GOAL OF THE EXERCISE -
Copy each line exactly. Leave nothing out.

RAW DATA -
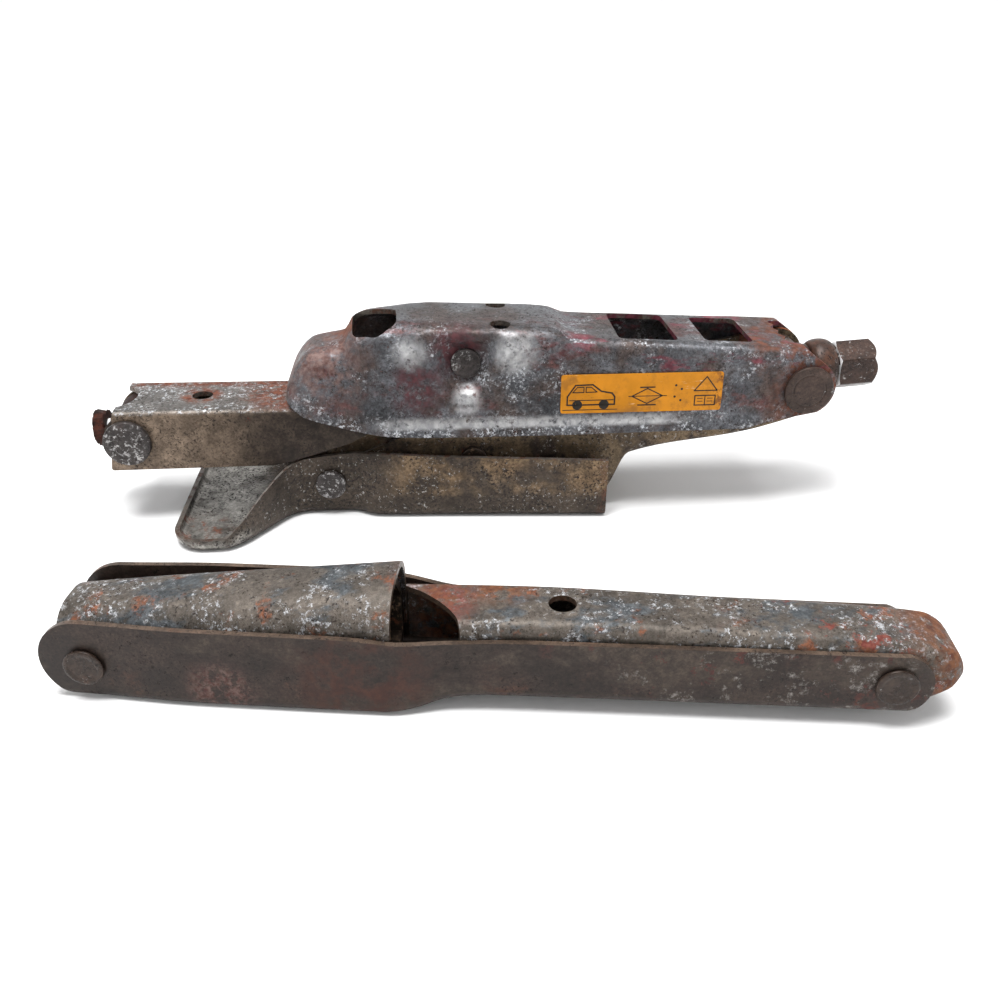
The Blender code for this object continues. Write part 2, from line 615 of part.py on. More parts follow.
def handle_pins():
    pins = (
        ("socket_link_pin", 0.0, SOCKET_PIN_HEIGHT, 20.4),
        ("grip_link_pin", HANDLE_PIN_SPAN, GRIP_PIN_HEIGHT, 16.0),
    )
    for name, x, z, half_grip in pins:
        pin = headed_pin(name, (x, z), half_grip, 7.2, 2.2, RUST, core_r=HANDLE_PIN_R)
        place_in_handle(pin)


def build():
    base_foot()
    headed_pin("foot_hinge_rivet", FOOT, WAIST_HALF + GAP, 7.0, 2.2, DARK_STEEL)
    lower_long_arm()
    pin_seat = long_arm_half(LOWER.x)
    headed_pin(
        "lower_center_pin", LOWER, pin_seat + GAP, 8.0, 2.3, DARK_STEEL,
        shoulder=(12.4 + GAP, pin_seat - SHEET - GAP, 7.5),
    )
    lower_short_arm()
    upper_short_arm()
    upper_long_arm()
    headed_pin("upper_center_pin", UPPER, SHELL_PINCH_HALF + GAP, 6.8, 1.9, GREY_STEEL)
    label_plate()
    left_trunnion()
    right_trunnion()
    screw_train()
    crank_arm()
    socket_link()
    wrench_socket()
    grip_link()
    handle_pins()


clear_scene()
PARTS = new_collection("scissor_jack")
CUTTERS = new_collection("cutters")
GREY_STEEL = material("grey_steel", (0.34, 0.34, 0.33), 0.42, 0.9)
DIRTY_STEEL = material("dirty_steel", (0.28, 0.23, 0.17), 0.6, 0.6)
DARK_STEEL = material("dark_steel", (0.17, 0.14, 0.12), 0.5, 0.7)
GREASY_STEEL = material("greasy_steel", (0.12, 0.1, 0.08), 0.4, 0.7)
RUST = material("rusty_steel", (0.24, 0.13, 0.08), 0.75, 0.3)
LABEL = material("label_foil", (0.85, 0.5, 0.02), 0.45, 0.0)
HANDLE_FRAME = Matrix.Translation((HANDLE_PLACE[0] * MM, HANDLE_PLACE[1] * MM, 0)) @ Matrix.Rotation(
    HANDLE_YAW, 4, "Z"
)
build()
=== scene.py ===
import math

import bmesh
import bpy
from bpy.props import FloatProperty, FloatVectorProperty, PointerProperty
from mathutils import Matrix, Vector, noise


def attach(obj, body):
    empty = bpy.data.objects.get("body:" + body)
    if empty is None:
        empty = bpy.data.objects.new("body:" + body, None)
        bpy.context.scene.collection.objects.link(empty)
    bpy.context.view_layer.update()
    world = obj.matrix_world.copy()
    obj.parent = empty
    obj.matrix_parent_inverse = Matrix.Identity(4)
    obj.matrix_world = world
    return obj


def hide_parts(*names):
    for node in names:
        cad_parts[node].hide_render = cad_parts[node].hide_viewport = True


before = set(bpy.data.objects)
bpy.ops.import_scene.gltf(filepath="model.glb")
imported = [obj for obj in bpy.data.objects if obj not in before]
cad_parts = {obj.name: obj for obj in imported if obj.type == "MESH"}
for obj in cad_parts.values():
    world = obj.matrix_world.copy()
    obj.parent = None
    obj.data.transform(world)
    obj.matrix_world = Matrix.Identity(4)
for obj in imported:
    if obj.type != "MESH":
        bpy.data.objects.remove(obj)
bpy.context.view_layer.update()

bl_info = {
    "name": "Scissor Jack Looks",
    "version": (1, 0, 0),
    "blender": (4, 5, 0),
    "location": "3D View > Sidebar > Scissor Jack",
    "description": "Builds the visible pieces of a rusty scissor jack and its crank handle around the packed frame",
    "category": "Object",
}

# Lengths are in millimetres unless a name says otherwise; MM turns them into metres when a mesh is finished.
MM = 0.001

# Driving dimensions, as the CAD part has them
PIN_SPAN = 310.0
ARM_PITCH = 156.85
SCREW_TILT = math.radians(3.72)
SCREW_DIRECTION = Vector((math.cos(SCREW_TILT), math.sin(SCREW_TILT)))
ARM_RISE = math.acos(PIN_SPAN / 2 / ARM_PITCH)
LEFT = Vector((-88.8, 41.6))
RIGHT = LEFT + PIN_SPAN * SCREW_DIRECTION
UPPER = LEFT + ARM_PITCH * Vector((math.cos(SCREW_TILT + ARM_RISE), math.sin(SCREW_TILT + ARM_RISE)))
LOWER = LEFT + ARM_PITCH * Vector((math.cos(SCREW_TILT - ARM_RISE), math.sin(SCREW_TILT - ARM_RISE)))
FOOT = Vector((0.0, 16.5))
GAP = 0.3
PIN_R = 5.0
JOURNAL_R = 7.0
BARREL_R = 11.0
SCREW_R = 5.75
THREAD_ROOT_R = 4.7
HEX_ACROSS_FLATS = 21.0
COLLAR_R = 13.4
HANDLE_PIN_R = 4.5
EAR_R = 13.3
DRILL_R = 4.7
BORE_PLAY = 0.4
HEX_PLAY = 0.6

# Stations along the screw: the end stop from the left trunnion, the rest from the right one
STOP_START = -18.8
STOP_END = -12.9
THRUST_SEAT = 5.2
WASHER_END = 7.8
COLLAR_END = 21.0
HEX_END = 40.2

# Half widths of the nested channels
FOOT_END_HALF = 14.7
SHELL_EAR_HALF = 25.6
SHORT_ARM_HALF = 19.0
INNER_ARM_HALF = 16.5
SHORT_ARM_END_HALF = 12.4
SHELL_PINCH_HALF = 18.0
WAIST_HALF = 17.9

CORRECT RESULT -
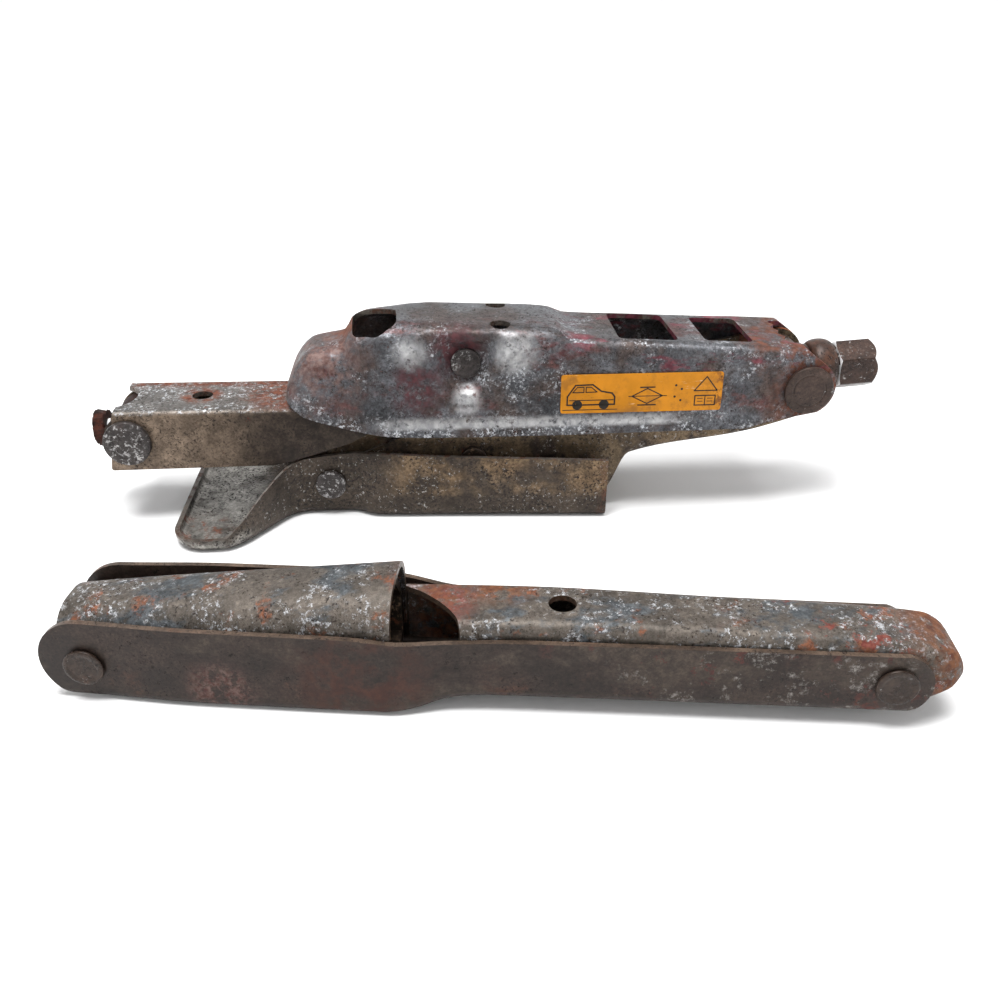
The Blender code for this object continues. Write part 2, from line 615 of part.py on. More parts follow.
def handle_pins():
    pins = (
        ("socket_link_pin", 0.0, SOCKET_PIN_HEIGHT, 20.4),
        ("grip_link_pin", HANDLE_PIN_SPAN, GRIP_PIN_HEIGHT, 16.0),
    )
    for name, x, z, half_grip in pins:
        pin = headed_pin(name, (x, z), half_grip, 7.2, 2.2, RUST, core_r=HANDLE_PIN_R)
        place_in_handle(pin)


def build():
    base_foot()
    headed_pin("foot_hinge_rivet", FOOT, WAIST_HALF + GAP, 7.0, 2.2, DARK_STEEL)
    lower_long_arm()
    pin_seat = long_arm_half(LOWER.x)
    headed_pin(
        "lower_center_pin", LOWER, pin_seat + GAP, 8.0, 2.3, DARK_STEEL,
        shoulder=(12.4 + GAP, pin_seat - SHEET - GAP, 7.5),
    )
    lower_short_arm()
    upper_short_arm()
    upper_long_arm()
    headed_pin("upper_center_pin", UPPER, SHELL_PINCH_HALF + GAP, 6.8, 1.9, GREY_STEEL)
    label_plate()
    left_trunnion()
    right_trunnion()
    screw_train()
    crank_arm()
    socket_link()
    wrench_socket()
    grip_link()
    handle_pins()


clear_scene()
PARTS = new_collection("scissor_jack")
CUTTERS = new_collection("cutters")
GREY_STEEL = material("grey_steel", (0.34, 0.34, 0.33), 0.42, 0.9)
DIRTY_STEEL = material("dirty_steel", (0.28, 0.23, 0.17), 0.6, 0.6)
DARK_STEEL = material("dark_steel", (0.17, 0.14, 0.12), 0.5, 0.7)
GREASY_STEEL = material("greasy_steel", (0.12, 0.1, 0.08), 0.4, 0.7)
RUST = material("rusty_steel", (0.24, 0.13, 0.08), 0.75, 0.3)
LABEL = material("label_foil", (0.85, 0.5, 0.02), 0.45, 0.0)
HANDLE_FRAME = Matrix.Translation((HANDLE_PLACE[0] * MM, HANDLE_PLACE[1] * MM, 0)) @ Matrix.Rotation(
    HANDLE_YAW, 4, "Z"
)
build()
=== scene.py ===
import math

import bmesh
import bpy
from bpy.props import FloatProperty, FloatVectorProperty, PointerProperty
from mathutils import Matrix, Vector, noise


def attach(obj, body):
    empty = bpy.data.objects.get("body:" + body)
    if empty is None:
        empty = bpy.data.objects.new("body:" + body, None)
        bpy.context.scene.collection.objects.link(empty)
    bpy.context.view_layer.update()
    world = obj.matrix_world.copy()
    obj.parent = empty
    obj.matrix_parent_inverse = Matrix.Identity(4)
    obj.matrix_world = world
    return obj


def hide_parts(*names):
    for node in names:
        cad_parts[node].hide_render = cad_parts[node].hide_viewport = True


before = set(bpy.data.objects)
bpy.ops.import_scene.gltf(filepath="model.glb")
imported = [obj for obj in bpy.data.objects if obj not in before]
cad_parts = {obj.name: obj for obj in imported if obj.type == "MESH"}
for obj in cad_parts.values():
    world = obj.matrix_world.copy()
    obj.parent = None
    obj.data.transform(world)
    obj.matrix_world = Matrix.Identity(4)
for obj in imported:
    if obj.type != "MESH":
        bpy.data.objects.remove(obj)
bpy.context.view_layer.update()

bl_info = {
    "name": "Scissor Jack Looks",
    "version": (1, 0, 0),
    "blender": (4, 5, 0),
    "location": "3D View > Sidebar > Scissor Jack",
    "description": "Builds the visible pieces of a rusty scissor jack and its crank handle around the packed frame",
    "category": "Object",
}

# Lengths are in millimetres unless a name says otherwise; MM turns them into metres when a mesh is finished.
MM = 0.001

# Driving dimensions, as the CAD part has them
PIN_SPAN = 310.0
ARM_PITCH = 156.85
SCREW_TILT = math.radians(3.72)
SCREW_DIRECTION = Vector((math.cos(SCREW_TILT), math.sin(SCREW_TILT)))
ARM_RISE = math.acos(PIN_SPAN / 2 / ARM_PITCH)
LEFT = Vector((-88.8, 41.6))
RIGHT = LEFT + PIN_SPAN * SCREW_DIRECTION
UPPER = LEFT + ARM_PITCH * Vector((math.cos(SCREW_TILT + ARM_RISE), math.sin(SCREW_TILT + ARM_RISE)))
LOWER = LEFT + ARM_PITCH * Vector((math.cos(SCREW_TILT - ARM_RISE), math.sin(SCREW_TILT - ARM_RISE)))
FOOT = Vector((0.0, 16.5))
GAP = 0.3
PIN_R = 5.0
JOURNAL_R = 7.0
BARREL_R = 11.0
SCREW_R = 5.75
THREAD_ROOT_R = 4.7
HEX_ACROSS_FLATS = 21.0
COLLAR_R = 13.4
HANDLE_PIN_R = 4.5
EAR_R = 13.3
DRILL_R = 4.7
BORE_PLAY = 0.4
HEX_PLAY = 0.6

# Stations along the screw: the end stop from the left trunnion, the rest from the right one
STOP_START = -18.8
STOP_END = -12.9
THRUST_SEAT = 5.2
WASHER_END = 7.8
COLLAR_END = 21.0
HEX_END = 40.2

# Half widths of the nested channels
FOOT_END_HALF = 14.7
SHELL_EAR_HALF = 25.6
SHORT_ARM_HALF = 19.0
INNER_ARM_HALF = 16.5
SHORT_ARM_END_HALF = 12.4
SHELL_PINCH_HALF = 18.0
WAIST_HALF = 17.9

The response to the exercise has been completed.